As such choosing one "traumatic" moment from the series should be easy. That is to say, there really isn't one -- the show was  such a nonstop gore and nudie-fest for its time that taking that aspect of the show too seriously is pretty hard. It's like getting all up in arms over a Mortal Kombat fatality: if you already know what you're here for, it really drills out the mystique.

We'll make an exception for one scene in particular. It comes in the back half of the series, but actually takes place many years in the past by our characters' reckoning. The flashback shows series protagonist Lucy in her formative days. Lucy is a mutant -- or "Diclonius" as the show refers to them -- which makes life pretty difficult. Mostly because those without telekinetic appendages don't treat their fellows too kindly.
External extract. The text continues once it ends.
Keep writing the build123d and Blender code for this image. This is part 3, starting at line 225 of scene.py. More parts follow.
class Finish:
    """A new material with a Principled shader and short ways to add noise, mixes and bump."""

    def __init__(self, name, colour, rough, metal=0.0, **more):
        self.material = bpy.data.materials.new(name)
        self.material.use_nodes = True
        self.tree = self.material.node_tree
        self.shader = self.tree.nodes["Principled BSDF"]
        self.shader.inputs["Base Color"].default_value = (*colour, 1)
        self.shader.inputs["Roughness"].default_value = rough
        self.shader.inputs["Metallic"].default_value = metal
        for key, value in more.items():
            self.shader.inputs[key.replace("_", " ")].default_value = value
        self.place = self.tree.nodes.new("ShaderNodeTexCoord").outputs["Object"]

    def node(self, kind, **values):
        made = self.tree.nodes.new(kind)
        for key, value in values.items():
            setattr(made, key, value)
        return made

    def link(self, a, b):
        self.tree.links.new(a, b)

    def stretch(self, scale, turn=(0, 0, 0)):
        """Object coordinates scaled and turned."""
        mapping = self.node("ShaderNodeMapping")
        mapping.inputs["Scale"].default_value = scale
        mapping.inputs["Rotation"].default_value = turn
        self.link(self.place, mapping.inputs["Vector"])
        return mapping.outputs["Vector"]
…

After befriending a stray dog, and a treacherous elementary schooler, our heroine is held hostage by even more terrible tots.

Since for whatever reason violent anime has it in for dogs, Lucy's schoolmates proceed to murder the hapless pup right before her eyes. Just how great an impact the scene has on you likely depends on how you feel about dogs -- and children, for that matter. The moment is fairly vicious; the kids don't just kill the stray, but all-too­-savagely bludgeon it to death with a nearby vase.

What truly twists one's gust about this scene isn't just the animal violence (though that's likely enough for some). It's the way Elfen Lied taps into the maliciousness of children. Not just their propensity for often unseen violence, but their emotional cruelty as well. Anime certainly isn't the first medium to tackle such a topic, but even more than a decade after Elfen Lied aired it's a rarity.

Though, again, how you feel about dogs and kids might color your interpretation. Lucy gives as good as she gets when the encounter ends with her liquefying her pre-teen tormentors.

Now that's more like the Elfen Lied seen in the rest of the series.